Problem diagnoses
At a previous job of mine, I volunteered to be a part of the group that helped coordinate response to company-wide downtime, or “incidents”. This role was called being an “incident PM”. My job wasn’t to fix the crisis at hand, but to help coordinate response and communications across many groups of people. If the website went down at 3am, my phone would ring. I’d be responsible for waking up whoever best understood the problem, helping people identify a fix, update the public with a status update if needed, and be present at debrief meetings where teams would discuss how to best prevent relevant issues from reoccurring. I enjoyed this work and I recently realized the biggest lesson I learned from it.

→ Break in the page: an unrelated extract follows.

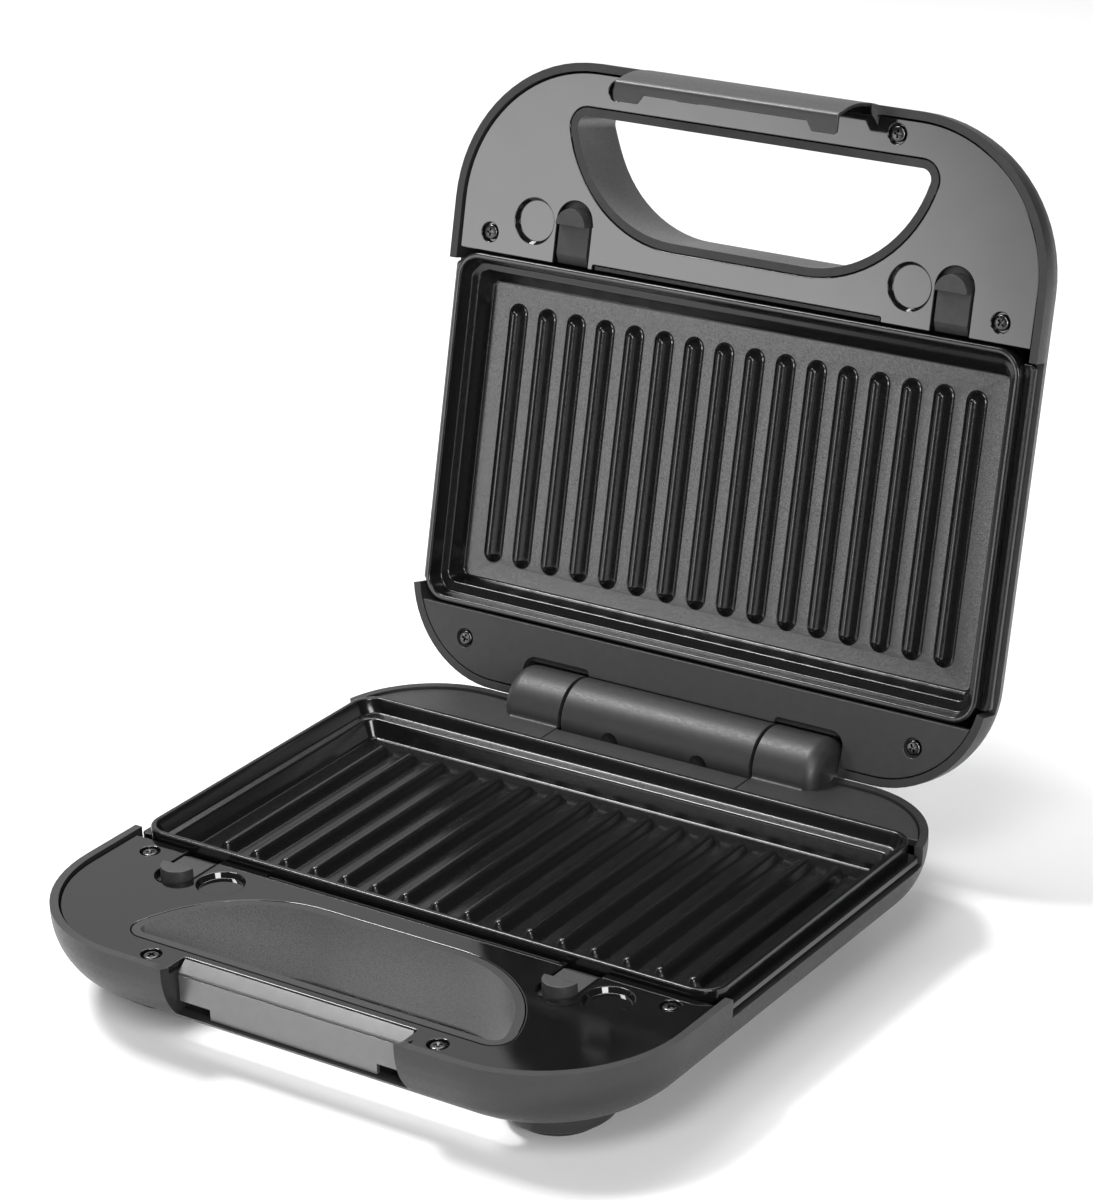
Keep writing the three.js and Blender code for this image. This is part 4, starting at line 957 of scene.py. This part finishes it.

When a problem happens in a complex system, it’s not always apparent what the root cause of the issue is. Even if a problem is highly visible, in complex systems, the cause could be dozens of specific things. Sometimes when a cause seems obvious at a high level (e.g. “the website is down because the database isn’t working”), the immediate action can be unclear without digging deeper. Is the database not working because we can’t handle a new wave of traffic, or is the computer it’s running on just out of disk space?
In times of crises, biasing towards action is natural. But actioning before understanding the cause can lead to wasted time and incorrect risk assessments. When I was working as an incident PM, promising-sounding solutions to complex problems were often presented before the cause of the problem was established. These solutions were often found to be wrong. It’s easy to say yes to a solution early on to stop the bleeding, but most of the time, it’s smarter to double down on establishing facts before blindly committing resources to an unclear solution.
It may be tempting to have someone with knowledge of a system to rush out a fix based on their best hunch, but it’s often faster to use the same person’s expertise to double down on understanding the problem. Fewer mistakes and better solutions are made this way. Biasing towards action is great, but it’s better to spend the needed time to pool resources towards the best action.